Aleyda Fernández fue apresada la mañana del 8 de febrero de 1971, junto a su hermana Eva y la trabajadora de su apartamento Carmen Santos Peña. Las dos hermanas trabajaban, en el periódico Ultima Hora y la Secretaría de Salud, cuando tres amigos perseguidos políticos de la época confluyeron en su departamento, pretendiendo hablar allí en lo que parecía un lugar seguro.

El economista y profesor universitario Gerardo Taveras, el sindicalista Carlos Tomás Fernández y el militante político Bladimiro Blanco fueron apresados allí cuando la policía allanó la vivienda en Naco. Al ser informadas las hermanas Fernández se apersonaron responsablemente y la policía del general Pérez y Pérez y Balaguer las metió en el mismo saco de conspiradoras.

Las acusaron no solo de la posesión de dos pistolas y un revólver, de granadas de guerra, detonantes para explosivos, mechas y balas de todos los calibres, sino también de planificar secuestros y atentados contra diplomáticos y funcionarios. Y un comunicado del jefe policial pretendió hasta atentar contra la honra personal de Aleyda.

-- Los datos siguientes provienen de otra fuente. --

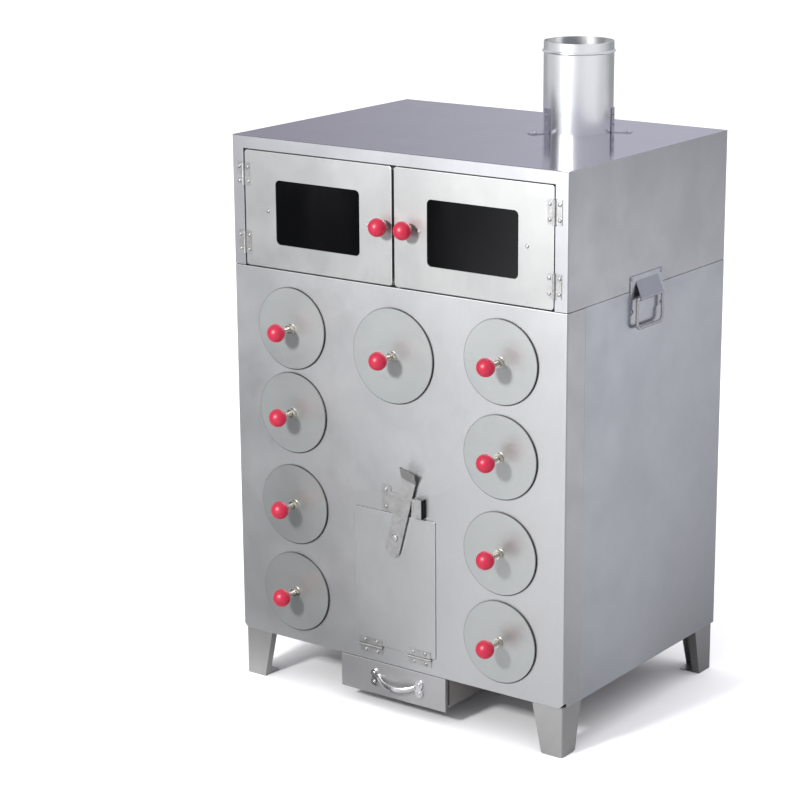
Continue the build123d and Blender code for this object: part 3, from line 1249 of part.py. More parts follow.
# ---- side handles: a wire bail turning in the rolled edge of a tongue on its plate ----
ROLL_R = BAIL_R + PIN_FIT
ROLL_OUT_R = ROLL_R + ROLL_T
brackets = []
for side in (-1, 1):
    plate = side_plane(side, 0)
    handle_x = side * HANDLE_BACK
    with BuildPart() as bracket:
        with BuildSketch(plate):
            middle, height = span(HANDLE_PLATE_BOTTOM_UP, HANDLE_PLATE_TOP_UP)
            with Locations((handle_x, middle)):
                RectangleRounded(HANDLE_PLATE_W, height, HANDLE_RIVET_IN / 2)
            with Locations(*[(side * y, up) for y, up in HANDLE_RIVETS]):
                Circle(HOLE_R, mode=Mode.SUBTRACT)
        extrude(amount=HANDLE_PLATE_T)
        # section across the handle: x out from the oven's side, y up
        section = Plane(
            origin=(side * HALF_W, FRONT_Y + HANDLE_BACK, LEG_H), x_dir=(side, 0, 0), z_dir=(0, -side, 0)
        )
        # the tongue runs from the plate to a tangent of the roll
        root = (HANDLE_PLATE_T, TONGUE_TOP_UP)
        run_x, run_y = BAIL_OUT - root[0], BAIL_UP - root[1]
        reach = hypot(run_x, run_y)
        heading = atan2(run_y, run_x) + asin(ROLL_OUT_R / reach)
        tangent = (reach**2 - ROLL_OUT_R**2) ** 0.5
        along = (cos(heading), sin(heading))
        inwards = (along[1], -along[0])
        tip = (root[0] + tangent * along[0], root[1] + tangent * along[1])
        with BuildSketch(section):
            with BuildLine():
                Polyline(
                    root,
                    tip,
                    (tip[0] + ROLL_T * inwards[0], tip[1] + ROLL_T * inwards[1]),
                    (HANDLE_PLATE_T, root[1] - ROLL_T / abs(along[0])),
                    close=True,
                )
            make_face()
            with Locations((BAIL_OUT, BAIL_UP)):
                Circle(ROLL_OUT_R)
                Circle(ROLL_R, mode=Mode.SUBTRACT)
        extrude(amount=BAIL_W / 2 - BAIL_TOP_R - ROLL_END_GAP, both=True)
    brackets.append(bracket.part)

    # the bail's ring hangs in the upright plane through the roll
    ring_plane = side_plane(side, BAIL_OUT)
    with BuildPart() as bail:
        low, high = BAIL_UP - BAIL_H, BAIL_UP
        with BuildLine(ring_plane) as ring:
            FilletPolyline(
                (handle_x + BAIL_W / 2, high),
                (handle_x + BAIL_W / 2, low),
                (handle_x - BAIL_W / 2, low),
                (handle_x - BAIL_W / 2, high),
                radius=[BAIL_TOP_R, BAIL_CORNER_R, BAIL_CORNER_R, BAIL_TOP_R],
                close=True,
            )
        with BuildSketch(Plane(origin=ring.line @ 0, z_dir=ring.line % 0)):
            Circle(BAIL_R)
        sweep(path=ring.line)
    name = "left" if side < 0 else "right"
    bail.part.label = f"{name}_bail_handle"
    export_step(bail.part, f"parts/{name}_bail_handle.step")
handle_rivets = [
    screw(
        side_plane(side, HANDLE_PLATE_T),
        [(side * y, up) for y, up in HANDLE_RIVETS],
        HANDLE_PLATE_T + SHEET,
    )
    for side in (-1, 1)
]
write_group("side_handle_brackets", *brackets, *handle_rivets)

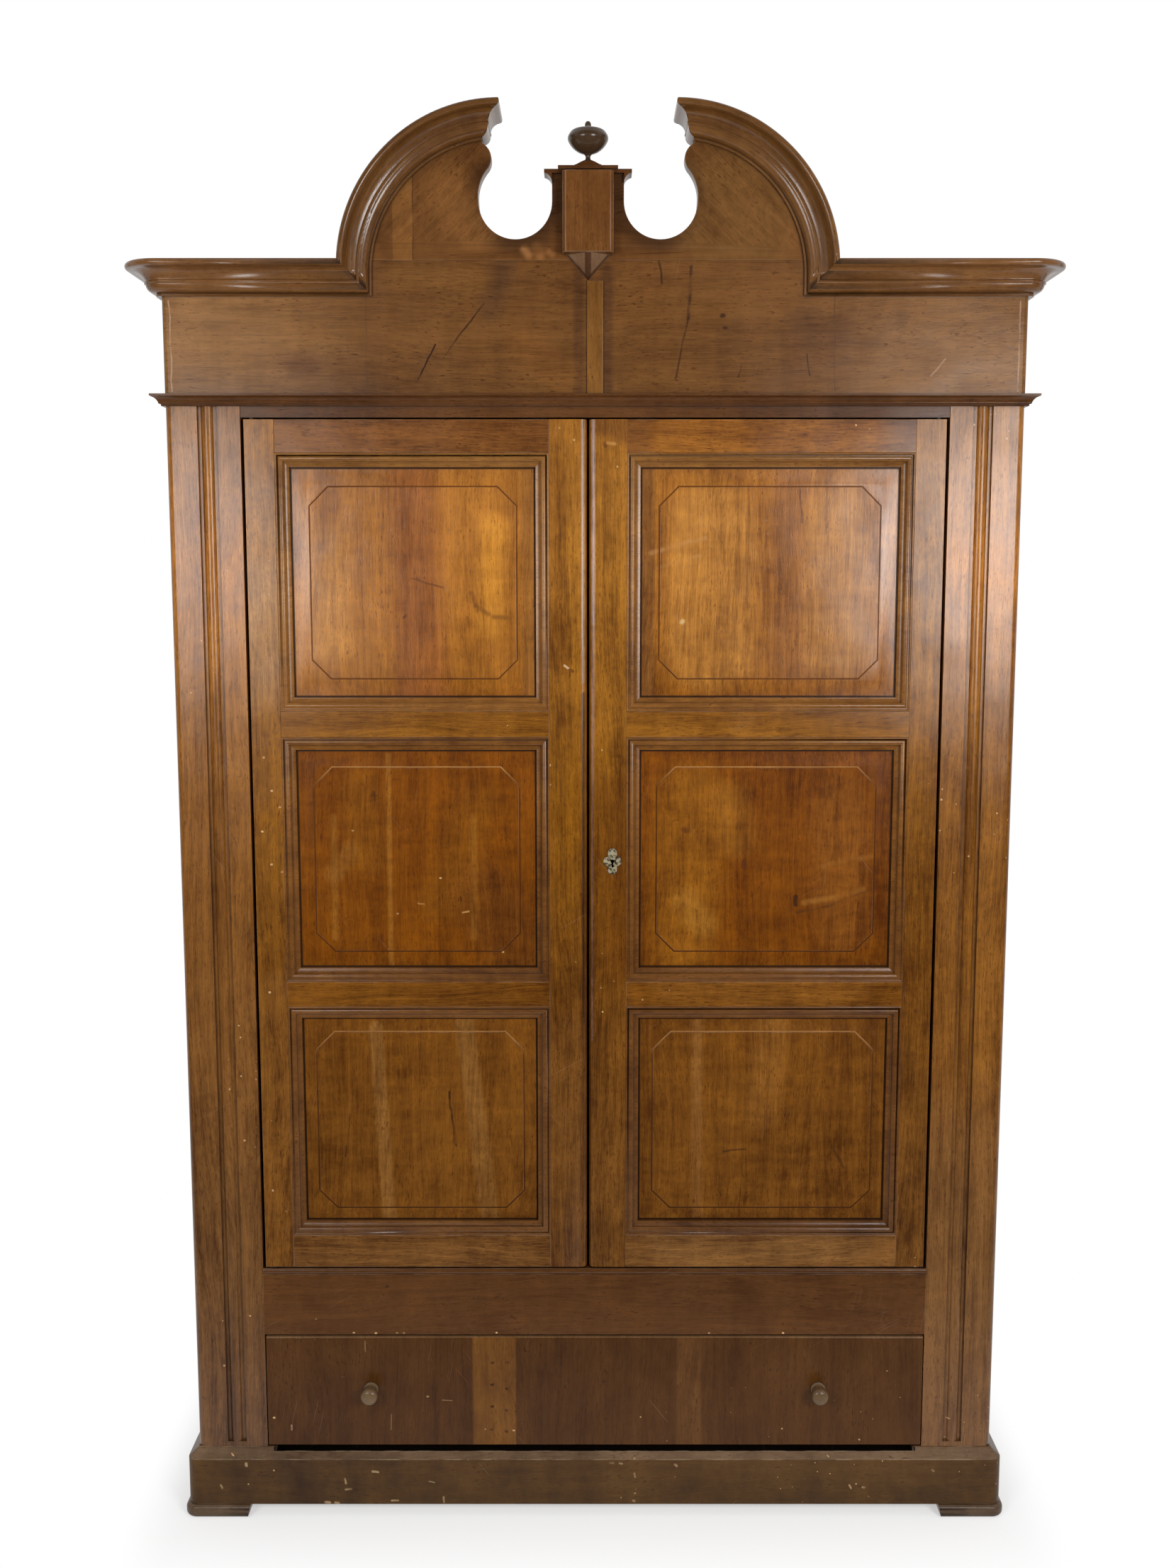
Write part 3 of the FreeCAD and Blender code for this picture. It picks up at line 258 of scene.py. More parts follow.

Durante casi un mes, se trató a las hermanas Fernández con ensañamiento, a pesar de que uno de sus tíos era secretario sin cartera del régimen. Y desde luego, jueces y fiscales hicieron coro y se prestaron a las humillaciones. Su pecado pudo haber sido el que cometimos muchos, el de darle albergue a algún perseguido que tocaba nuestras puertas. No había manera de dejarlos en medio de las calles para que los mataron. Gerardo Taveras y sus acompañantes no eran de ninguna forma delincuentes ni tenían un expediente abierto por ninguna violación de la ley.

En Aleyda se persiguió durante aquel febrero a todo el periodismo nacional, que no bajaba la guardia frente a los innumerables atropellos y violaciones a los derechos humaos que se registraban día tras día. Pero hay que recordar también que el periodismo se irguió militantemente en su defensa, obligando a Balaguer a disponer su libertad, aunque a condición de que saliera del país.

Aleyda fue parte de la vigorosa generación de los periodistas de los sesenta que sostuvieron las burbujas de libertades que la represión balaguerista dejaba flotar. No eran todavía muchas las mujeres en el oficio, pero ella junto a Clara Leyla Alfonso, Brinella Fernández, Elsa Expósito, Mireya Castillo, Milagros Germán y algunas más, conformaban un equipo respetable.

Este otro febrero, 34 años después de aquel episodio en el que le tocó la represión, Aleyda Fernández ha viajado definitivamente hacia el infinito, desde su medio retiro en la calidez familiar de Cenoví, San Francisco de Macorís, donde se había refugiado en estos años de nostalgias y escasez de sueños.

Creo que ella no entendió el ensañamiento de que fue víctima, que en alguna medida le restó fuerzas. Pero eso no impidió que siguiera siendo una bellísima persona, desbordante de ternura, suave como las mejores caricias, solidaria con los demás.

Al recordarla me he puesto a escuchar de nuevo Lets sun shine con mezcla de pena y nostalgia. Pero satisfecho porque los testimonios de esa otra mujer inquebrantable que es Arlette Fernández me indican que Aleyda vivió hasta el último instante llena de amor y generosidad, manteniendo la promesa que formuló cuando fue llevada al “Palacio de Justicia” de Ciudad Nueva, en los primeros días de febrero de 1971: “no lograrán que surja odio en mi corazón”.